An entity that changes auditors during the two most recent fiscal years or
any subsequent interim period must provide certain disclosures under
Regulation S-K, Item
304. For an existing public company, these disclosures are
typically provided on a Form 8-K; however, the required disclosures for an
IPO must be provided in the IPO registration statement.

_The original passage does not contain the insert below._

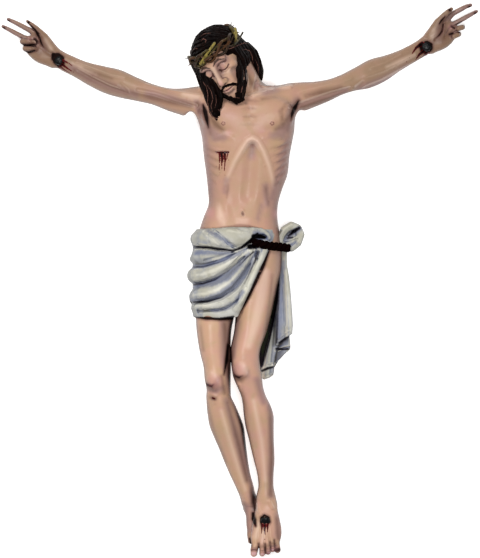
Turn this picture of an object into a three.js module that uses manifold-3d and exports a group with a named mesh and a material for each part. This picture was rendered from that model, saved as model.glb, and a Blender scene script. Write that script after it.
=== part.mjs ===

6.6.1 Considerations Related to Dividing Responsibility for an Audit
Both AICPA and PCAOB standards allow an audit firm to divide
responsibility for an audit with one or more referred-to auditors, although it
is not common for audit firms to do so. Under SEC rules, if an independent
public accounting firm divides responsibility with a referred-to auditor, the
referred-to auditor’s report must be filed with the SEC and this report must
refer to PCAOB standards. The referred-to auditor would also need to consent to
the use of its auditor’s report in the registration statement. (See Section 6.8 for more
information about consents.)
Even if an auditor previously divided responsibility with a
referred-to auditor in its AICPA auditor’s report, it may not be appropriate to
divide responsibility in the PCAOB auditor’s report if the referred-to auditor
is not in a position to reissue its auditor’s report and refer to PCAOB
standards. In addition, PCAOB AS
2101.06A states that “the participation of the engagement
partner’s firm ordinarily is not sufficient for it to serve as lead auditor if
the referred-to auditors, in aggregate, audit more than 50 percent of the
company’s assets or revenues.” As a result, if an auditor previously divided
responsibility with a referred-to auditor in a prior AICPA audit, the auditor
would be required to reevaluate the appropriateness of that conclusion given the
SEC’s position on this matter.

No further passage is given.